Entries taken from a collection
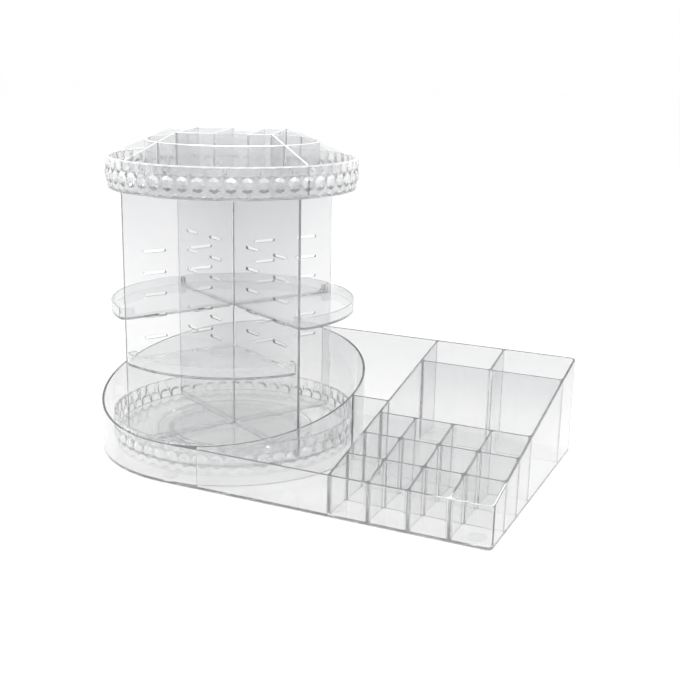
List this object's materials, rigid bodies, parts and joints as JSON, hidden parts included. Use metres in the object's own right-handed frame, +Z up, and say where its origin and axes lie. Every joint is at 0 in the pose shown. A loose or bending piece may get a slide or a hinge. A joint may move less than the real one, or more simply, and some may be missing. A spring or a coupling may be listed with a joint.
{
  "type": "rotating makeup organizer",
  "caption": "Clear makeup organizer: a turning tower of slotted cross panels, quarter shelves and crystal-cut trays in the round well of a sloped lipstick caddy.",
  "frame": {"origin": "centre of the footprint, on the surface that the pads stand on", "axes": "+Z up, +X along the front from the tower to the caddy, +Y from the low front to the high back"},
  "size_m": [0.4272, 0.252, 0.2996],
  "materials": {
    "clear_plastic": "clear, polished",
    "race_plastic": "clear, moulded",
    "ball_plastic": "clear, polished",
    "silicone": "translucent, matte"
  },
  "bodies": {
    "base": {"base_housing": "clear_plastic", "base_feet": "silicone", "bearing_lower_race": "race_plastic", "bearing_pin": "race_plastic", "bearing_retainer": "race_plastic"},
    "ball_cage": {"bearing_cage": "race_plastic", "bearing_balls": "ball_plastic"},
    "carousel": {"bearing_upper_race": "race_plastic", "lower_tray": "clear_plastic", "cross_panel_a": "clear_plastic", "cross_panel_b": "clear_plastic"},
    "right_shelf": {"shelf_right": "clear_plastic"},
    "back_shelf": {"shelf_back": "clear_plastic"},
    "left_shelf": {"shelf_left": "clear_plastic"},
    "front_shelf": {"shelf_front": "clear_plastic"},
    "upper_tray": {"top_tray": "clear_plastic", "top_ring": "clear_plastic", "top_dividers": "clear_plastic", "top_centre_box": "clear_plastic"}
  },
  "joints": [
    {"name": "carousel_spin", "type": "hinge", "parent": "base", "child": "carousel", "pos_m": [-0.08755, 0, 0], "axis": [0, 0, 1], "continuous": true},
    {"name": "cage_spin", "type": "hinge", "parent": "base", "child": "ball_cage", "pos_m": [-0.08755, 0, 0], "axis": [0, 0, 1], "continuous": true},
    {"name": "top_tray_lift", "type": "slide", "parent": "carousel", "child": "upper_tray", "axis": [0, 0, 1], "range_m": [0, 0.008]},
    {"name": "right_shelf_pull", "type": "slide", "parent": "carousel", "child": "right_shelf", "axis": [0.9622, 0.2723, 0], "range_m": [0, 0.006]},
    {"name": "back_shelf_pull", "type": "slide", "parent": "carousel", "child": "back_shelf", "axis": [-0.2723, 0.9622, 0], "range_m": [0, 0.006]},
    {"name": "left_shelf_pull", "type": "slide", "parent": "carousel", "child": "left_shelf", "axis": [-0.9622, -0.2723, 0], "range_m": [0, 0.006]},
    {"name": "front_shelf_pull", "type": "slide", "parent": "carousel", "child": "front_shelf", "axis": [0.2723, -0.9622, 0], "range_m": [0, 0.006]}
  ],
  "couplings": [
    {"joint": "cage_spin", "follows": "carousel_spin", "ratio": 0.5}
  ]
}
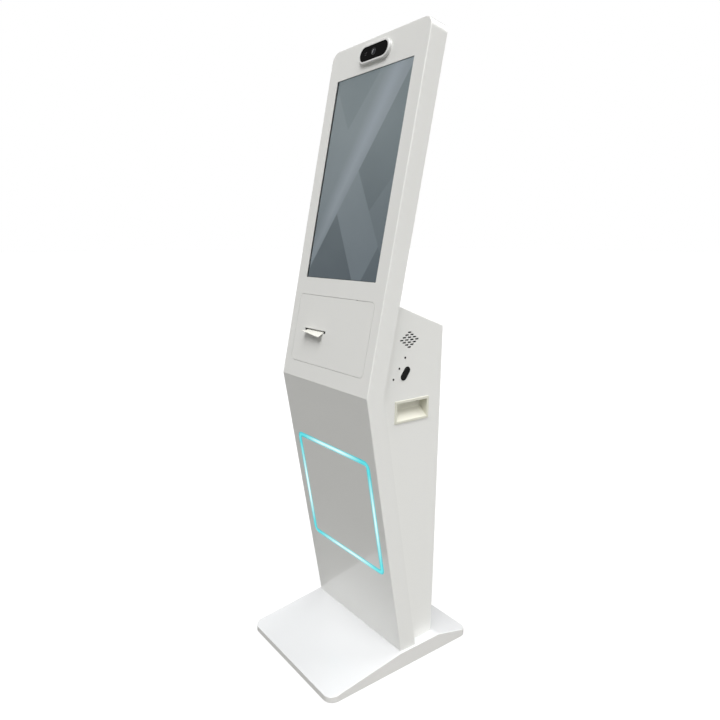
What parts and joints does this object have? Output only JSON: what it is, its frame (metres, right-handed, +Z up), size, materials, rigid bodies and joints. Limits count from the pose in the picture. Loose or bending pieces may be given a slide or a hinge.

Description of the task
Reproduce the records above exactly as they appear.

Response to the exercise
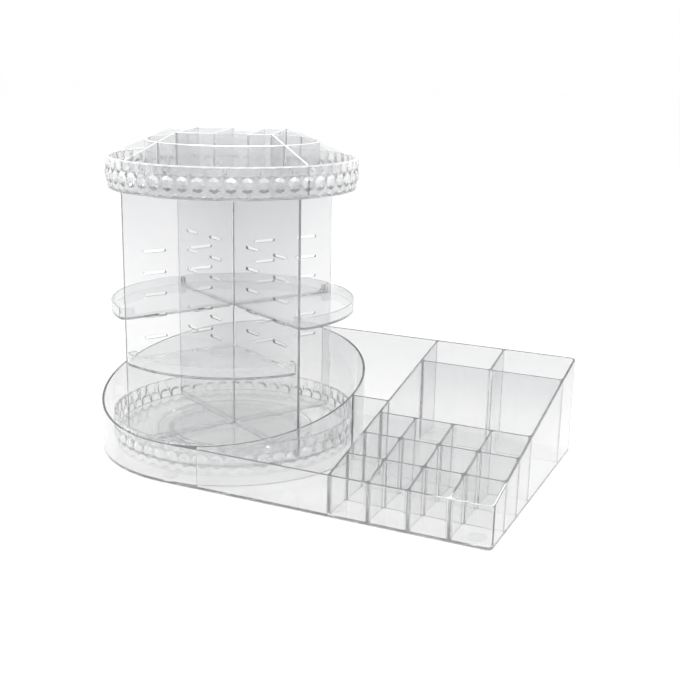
List this object's materials, rigid bodies, parts and joints as JSON, hidden parts included. Use metres in the object's own right-handed frame, +Z up, and say where its origin and axes lie. Every joint is at 0 in the pose shown. A loose or bending piece may get a slide or a hinge. A joint may move less than the real one, or more simply, and some may be missing. A spring or a coupling may be listed with a joint.
{
  "type": "rotating makeup organizer",
  "caption": "Clear makeup organizer: a turning tower of slotted cross panels, quarter shelves and crystal-cut trays in the round well of a sloped lipstick caddy.",
  "frame": {"origin": "centre of the footprint, on the surface that the pads stand on", "axes": "+Z up, +X along the front from the tower to the caddy, +Y from the low front to the high back"},
  "size_m": [0.4272, 0.252, 0.2996],
  "materials": {
    "clear_plastic": "clear, polished",
    "race_plastic": "clear, moulded",
    "ball_plastic": "clear, polished",
    "silicone": "translucent, matte"
  },
  "bodies": {
    "base": {"base_housing": "clear_plastic", "base_feet": "silicone", "bearing_lower_race": "race_plastic", "bearing_pin": "race_plastic", "bearing_retainer": "race_plastic"},
    "ball_cage": {"bearing_cage": "race_plastic", "bearing_balls": "ball_plastic"},
    "carousel": {"bearing_upper_race": "race_plastic", "lower_tray": "clear_plastic", "cross_panel_a": "clear_plastic", "cross_panel_b": "clear_plastic"},
    "right_shelf": {"shelf_right": "clear_plastic"},
    "back_shelf": {"shelf_back": "clear_plastic"},
    "left_shelf": {"shelf_left": "clear_plastic"},
    "front_shelf": {"shelf_front": "clear_plastic"},
    "upper_tray": {"top_tray": "clear_plastic", "top_ring": "clear_plastic", "top_dividers": "clear_plastic", "top_centre_box": "clear_plastic"}
  },
  "joints": [
    {"name": "carousel_spin", "type": "hinge", "parent": "base", "child": "carousel", "pos_m": [-0.08755, 0, 0], "axis": [0, 0, 1], "continuous": true},
    {"name": "cage_spin", "type": "hinge", "parent": "base", "child": "ball_cage", "pos_m": [-0.08755, 0, 0], "axis": [0, 0, 1], "continuous": true},
    {"name": "top_tray_lift", "type": "slide", "parent": "carousel", "child": "upper_tray", "axis": [0, 0, 1], "range_m": [0, 0.008]},
    {"name": "right_shelf_pull", "type": "slide", "parent": "carousel", "child": "right_shelf", "axis": [0.9622, 0.2723, 0], "range_m": [0, 0.006]},
    {"name": "back_shelf_pull", "type": "slide", "parent": "carousel", "child": "back_shelf", "axis": [-0.2723, 0.9622, 0], "range_m": [0, 0.006]},
    {"name": "left_shelf_pull", "type": "slide", "parent": "carousel", "child": "left_shelf", "axis": [-0.9622, -0.2723, 0], "range_m": [0, 0.006]},
    {"name": "front_shelf_pull", "type": "slide", "parent": "carousel", "child": "front_shelf", "axis": [0.2723, -0.9622, 0], "range_m": [0, 0.006]}
  ],
  "couplings": [
    {"joint": "cage_spin", "follows": "carousel_spin", "ratio": 0.5}
  ]
}
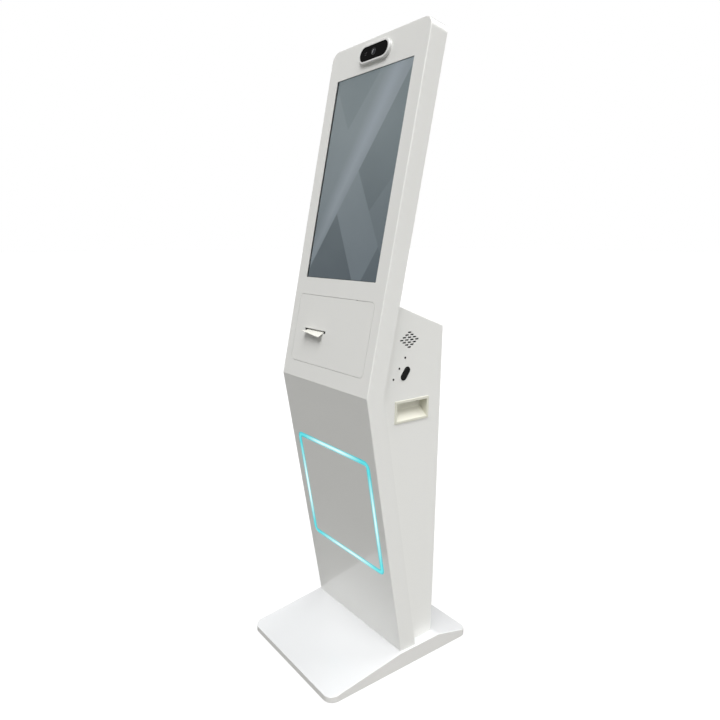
What parts and joints does this object have? Output only JSON: what it is, its frame (metres, right-handed, +Z up), size, materials, rigid bodies and joints. Limits count from the pose in the picture. Loose or bending pieces may be given a slide or a hinge.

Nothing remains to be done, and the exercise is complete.